Tra l’uno e l’altro – non me ne voglia Scurati che pure beccavo in un
bar di Piola nella capitale economica del paese che non esiste, a farsi il caffè e mi sembrava un tipo
interessante – mi è parso di passare dal vedere la Rivarolese
in Promozione al Torbella, allo stare seduto a vedere il Barca in Champions, al Nou Camp. O
quasi. Perché, al contrario dei nostri autori, Winslow non si
mette mai allo specchio. Racconta una fottuta storia. E lo fa da dio.
p.s. il correfoc è una delle pratiche con cui si celebra la settimana di festa a Barcellona, la Mercè. Non c’ero mai stato ed è divertente: centinaia di persone vestite da diavolo si riversano per la strada dando fuoco alla gente…:-O
La gente sta sotto al fuoco, gioca con i diavoli (che spesso si innervosiscono perché tutti gli zompano addosso e lì sono cazzi) e si cammina per qualche ora, uscendone senza forze, puzzando come una capra, perché i fuochi sono pirotecnici e tanfano da far male, sudati come bisonti, ma scarichi e rilassati.
Perché sotto al fuoco – che brucicchia e lo sanno i vestiti con cui ci si barda, travisandosi (in Italia sarebbe impensabile perché magari si potrebbe temere che qualcuno possa inveire contro i missionari di pace dell’esercito italiano…) – si salta e si urla. Ed è davvero liberatorio, non lo pensavo.

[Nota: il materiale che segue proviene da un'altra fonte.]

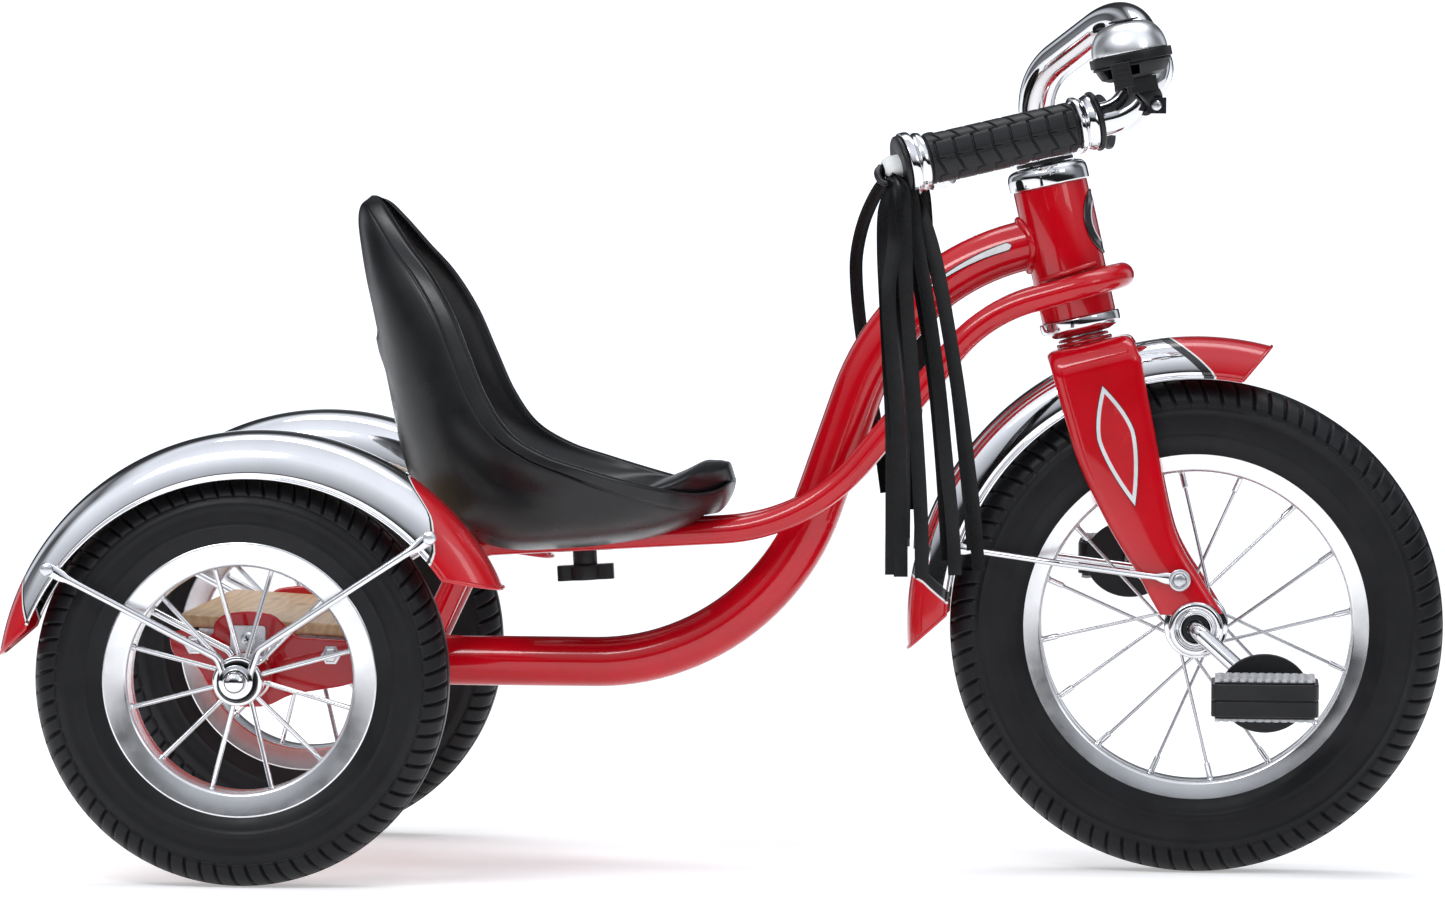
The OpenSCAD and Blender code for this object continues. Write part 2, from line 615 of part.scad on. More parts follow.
// ---------------------------------------------------------------- seat
// Each row: outer middle x, z; rim x, z; half width; inner depth as a share.
seat_rows = [
  [57, 426, 63, 426.5, 14, 0.5], [52.4, 421, 67, 422.5, 34, 0.42], [51.6, 411, 76, 411.5, 55, 0.3],
  [54.2, 394, 88, 396, 74, 0.22], [58, 374, 103, 378, 89, 0.18], [63.4, 351, 117.5, 354, 100, 0.16],
  [69, 325, 129.5, 326, 107, 0.15], [74.5, 299, 141, 300, 112, 0.16],
  [80, 272, 156, 279, 116, 0.2], [89, 244, 178, 265.5, 119, 0.27],
  [108, 219, 203, 257, 120, 0.38], [146, 203, 222, 251, 118, 0.46],
  [190, 203.5, 238, 246.5, 112, 0.62], [222, 207, 252, 243, 103, 0.85],
  [245, 211, 262, 240.5, 91, 1.3], [262, 216, 270, 239, 76, 1.75],
  [275, 221.5, 278, 239.5, 59, 2.1], [284.5, 228, 285, 242, 43, 2.1],
  [289.6, 236, 289.8, 246, 27, 1.4]];
seat_n = 14;

function pw(v, e) = sign(v) * pow(abs(v), e);

function seat_loop(r) = let(ox = r[0], oz = r[1], dx = r[2] - ox, dz = r[3] - oz, w = r[4],
  c = r[5], lip = min(13, w * 0.3))
  concat(
    [for (k = [0 : seat_n]) let(a = 180 + k * 180 / seat_n,
      y = w * pw(cos(a), 0.62), v = 1 - pow(abs(sin(a)), 0.9))
      [ox + dx * v, y, oz + dz * v]],
    [for (k = [0 : seat_n]) let(a = 360 - k * 180 / seat_n,
      y = (w - lip) * pw(cos(a), 0.8), v = 1 - (1 - c) * pow(abs(sin(a)), 1.2))
      [ox + dx * v, y, oz + dz * v]]);

module seat_solid() {
  n = len(seat_rows);
  m = 2 * (seat_n + 1);
  z = (n - 1) * m;
  polyhedron([for (r = seat_rows) for (p = seat_loop(r)) p], concat(
    [for (k = [0 : seat_n - 1]) [k, k + 1, m - 1 - k]],
    [for (k = [0 : seat_n - 1]) [k + 1, m - 2 - k, m - 1 - k]],
    [for (i = [0 : n - 2], k = [0 : m - 1]) let(a = i * m + k, b = i * m + (k + 1) % m)
      [a, a + m, b]],
    [for (i = [0 : n - 2], k = [0 : m - 1]) let(a = i * m + k, b = i * m + (k + 1) % m)
      [b, a + m, b + m]],
    [for (k = [0 : seat_n - 1]) [z + k, z + m - 1 - k, z + k + 1]],
    [for (k = [0 : seat_n - 1]) [z + k + 1, z + m - 1 - k, z + m - 2 - k]]));
}

module on_rails(x = 138, z = 206.5) {
  translate([x, 0, z]) rotate([0, -rail_slope, 0]) children();
}

module seat_shell() color([0.05, 0.05, 0.05]) place() difference() {
  seat_solid();
  on_rails() translate([-60, -47, -60]) cube([260, 94, 71.5]);
}

module seat_bracket() color([0.7, 0.7, 0.72]) place() on_rails() difference() {
  union() {
    translate([22, -44, 8.4]) cube([76, 88, 3]);
    translate([30, -22, -6]) cube([58, 44, 14.6]);
  }
  translate([59, 0, -20]) cylinder(h = 40, r = 4 + run_gap);
}

module seat_knob() color([0.05, 0.05, 0.05]) place() on_rails() translate([59, 0, 0]) {
  translate([0, 0, -18.5]) cylinder(h = 12.2, r = 7.7);
  translate([0, 0, -10]) cylinder(h = 16, r = 4);
  translate([-18, -7, -28]) cube([36, 14, 9.7]);
  translate([0, 0, -28]) cylinder(h = 9.7, r = 11);
}

main_tube();
seat_rails();
head_tube();
upper_cup();
lower_cup();
head_badge();
rear_gusset();
axle_carrier();
rear_axle();
axle_nuts();
axle_tabs();
step_deck();
deck_rails();
deck_caps();
rear_fender_right();
rear_fender_left();
fender_stays_right();
fender_stays_left();
fender_bolts();
fork();
steerer();
crown_washers();
front_fender();
front_stays();
front_bolts();
hub_cups();
stem_nut();
stem_seal();
handlebar();
grip_right();
grip_left();
grip_rings();
grip_flanges();
grip_plugs();
tassel_right();
tassel_left();
bell_base();
bell_clamp();
bell_dome();
bell_cap();
bell_lever();
front_tyre();
front_rim();
front_spokes();
front_hub();
crank_axle();
pedal_right();
pedal_left();
pedal_treads_right();
pedal_treads_left();
rear_tyre_right();
rear_tyre_left();
rear_rim_right();
rear_rim_left();
rear_bush_right();
rear_bush_left();
seat_shell();
seat_bracket();
seat_knob();
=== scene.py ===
import math
import random

import bmesh
import bpy
import numpy as np
from mathutils import Matrix, Vector


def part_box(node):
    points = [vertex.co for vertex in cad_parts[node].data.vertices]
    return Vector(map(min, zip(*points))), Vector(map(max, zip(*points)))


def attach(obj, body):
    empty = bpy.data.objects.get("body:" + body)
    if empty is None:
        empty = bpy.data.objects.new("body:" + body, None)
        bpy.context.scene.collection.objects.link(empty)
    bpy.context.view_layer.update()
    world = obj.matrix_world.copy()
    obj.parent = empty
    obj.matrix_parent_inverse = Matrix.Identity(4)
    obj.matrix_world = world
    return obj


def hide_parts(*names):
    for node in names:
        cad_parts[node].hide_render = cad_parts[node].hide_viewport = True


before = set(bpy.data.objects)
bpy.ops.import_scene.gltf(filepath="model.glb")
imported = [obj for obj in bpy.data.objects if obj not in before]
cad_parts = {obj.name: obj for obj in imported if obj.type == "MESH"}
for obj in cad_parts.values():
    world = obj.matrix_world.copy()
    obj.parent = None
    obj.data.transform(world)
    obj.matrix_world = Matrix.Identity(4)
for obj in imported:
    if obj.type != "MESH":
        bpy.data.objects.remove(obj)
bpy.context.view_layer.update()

MM = 0.001
SCENE = bpy.context.scene
_lo, _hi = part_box("rear_axle")
X0 = (_lo.x + _hi.x) / 2  # the rear axle in the row frame
REAR = (0.0, (_lo.z + _hi.z) / 2 / MM)
_lo, _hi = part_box("front_tyre")
FRONT = ((_lo.x + _hi.x) / 2 / MM - X0 / MM, (_lo.z + _hi.z) / 2 / MM)
_lo, _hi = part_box("rear_tyre_left")
TRACK = (_lo.y + _hi.y) / 2 / MM  # half the distance between the rear wheels' middles


# ------------------------------------------------------------------ numbers in the frame
# Shapes are written in millimetres, X from the rear axle, Y to the left, Z up.
def row_frame(points):
    p = np.array(points, float) * MM
    p[..., 0] += X0
    return p


def unit(v):
    v = np.asarray(v, float)
    return v / np.linalg.norm(v)


def smooth(x, lo, hi):
    t = np.clip((np.asarray(x, float) - lo) / (hi - lo), 0, 1)
    return t * t * (3 - 2 * t)


class Place:
    """A local frame: origin and three axes."""

    def __init__(self, origin, w, u=None):
        self.o, self.w = np.array(origin, float), unit(w)
        if u is None:
            u = (0, 0, 1) if abs(self.w[2]) < 0.9 else (0, 1, 0)
            u = np.cross(u, self.w)
        u = np.asarray(u, float) - np.dot(u, self.w) * self.w
        self.u = unit(u)
        self.v = np.cross(self.w, self.u)

    def __call__(self, p):
        p = np.asarray(p, float)
        return self.o + p[..., :1] * self.u + p[..., 1:2] * self.v + p[..., 2:3] * self.w


# Local frames for the steering head, the world, the step, the seat rails, the bell and the right grip.
LEAN = math.radians(13)
HEAD = Place((513.2, 0, 354), (-math.sin(LEAN), 0, math.cos(LEAN)), (math.cos(LEAN), 0, math.sin(LEAN)))
WORLD = Place((0, 0, 0), (0, 0, 1), (1, 0, 0))
TILT = math.radians(3.3)
DECK = Place((12, 0, 162.5), (math.sin(TILT), 0, math.cos(TILT)), (math.cos(TILT), 0, -math.sin(TILT)))
SLOPE = math.radians(3.5)
RAILS = Place((138, 0, 206.5), (-math.sin(SLOPE), 0, math.cos(SLOPE)), (math.cos(SLOPE), 0,
        math.sin(SLOPE)))
BTILT = math.radians(12)
BELL = Place((546.6, -217.5, 520.3), (-math.sin(BTILT), 0, math.cos(BTILT)), (math.cos(BTILT), 0,
        math.sin(BTILT)))
GRIP_A, GRIP_B = np.array((519, -207, 477.5)), np.array((409, -240, 451))
GRIP = Place(GRIP_A, GRIP_B - GRIP_A)


def axis_y(x, y, z):
    """Local Z along -Y, local X along +X."""
    return Place((x, y, z), (0, -1, 0), (1, 0, 0))


# ------------------------------------------------------------------ meshes
class Shape:
    def __init__(self):
        self.v, self.f, self.a = [], [], []

    def add(self, part, mirror=False, attr=None):
        verts, faces = part
        verts = np.array(verts, float).reshape(-1, 3)
        if mirror:
            verts = verts * (1, -1, 1)
            faces = [tuple(reversed(f)) for f in faces]
        n = len(self.v)
        self.v.extend(verts.tolist())
        self.f.extend([tuple(i + n for i in f) for f in faces])
        self.a.extend([0.0] * len(verts) if attr is None else list(attr))
        return self

    def both(self, part):
        return self.add(part).add(part, True)


def grid(p, wrap_u=False, wrap_v=False, cap=False):
    """Quads over points p[u][v]. With cap, the first and last u rows are closed by one face each."""
    p = np.asarray(p, float)
    nu, nv = p.shape[:2]
    faces = []
    for i in range(nu if wrap_u else nu - 1):
        a, b = i * nv, ((i + 1) % nu) * nv
        for k in range(nv if wrap_v else nv - 1):
            k2 = (k + 1) % nv
            faces.append((a + k, b + k, b + k2, a + k2))
    if cap:
        faces.append(tuple(range(nv)))
        faces.append(tuple(reversed(range((nu - 1) * nv, nu * nv))))
    return p.reshape(-1, 3), faces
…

Ecco: Il potere del cane, la sua anima, è simile al correfoc.
p.p.s.
qui
la recensione del mio socio. Voto alto ma un po’ troppo breve per
i miei esigentissimi gusti 🙂
finito?
rieccoci 🙂
b.
ci sono immersa anch’io fino al collo!
appena finisco di mangiarmi le ultime 200 pagine dico al mia 🙂
bella recensione,
le mie sono brevi perché sto leggendo troppo e non ho tempo di raggranellare le idee, allora butto lì le impressioni senza approfondire.